— За какое же правление вы теперь? — обращается к Перхурову председатель суда.
— До Февральской революции я считал себя убежденным монархистом.
— А теперь?
— Если бы на пост монарха нашелся новый Петр Великий…
— Разве генерал Алексеев не подходит на царский престол?
— Нет!
— Колчак?
— Нет!
— А Николай Николаевич Романов?
— Нет!
— Может, Савинков?
— Боже сохрани. Никогда! — брезгливо морщится Перхуров.
— И ваши монархические убеждения не поколебала даже распутинская грязь?
— Конечно, Григорий Распутин вызывал некоторое неудовольствие, но это не касалось царского дома, — неуверенно произносит Перхуров. — Впрочем, покойный государь действительно был слабоват умом.
— Кроме монархистов, кто еще состоял в «Союзе защиты Родины и свободы»?
— Кадеты. Эсеры. Группа плехановцев, которых вы называете меньшевиками.
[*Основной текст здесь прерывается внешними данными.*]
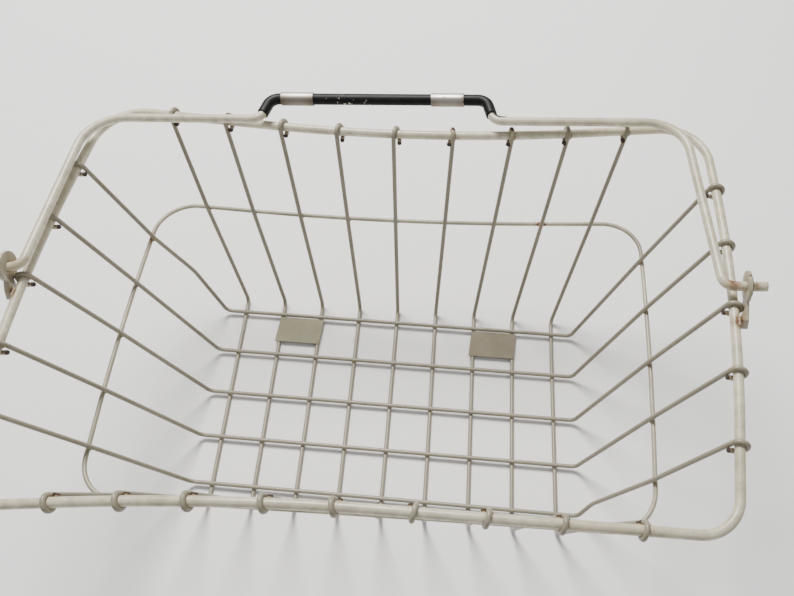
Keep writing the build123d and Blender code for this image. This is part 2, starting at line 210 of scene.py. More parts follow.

Наконец, савинковцы. Эсеры много говорят и мало делают, мешают и правым и левым. Меньшевики тоже не лучше. На выборах в Учредительное собрание я голосовал за кадетов.
— Как ваш «Союз» относился к крестьянству?
— Имелась специальная агентура для выявления недовольства, на которое мы в будущем рассчитывали.
— Были основания?
— Да! Несколько резолюций крестьянских сходок! — оживляется Перхуров.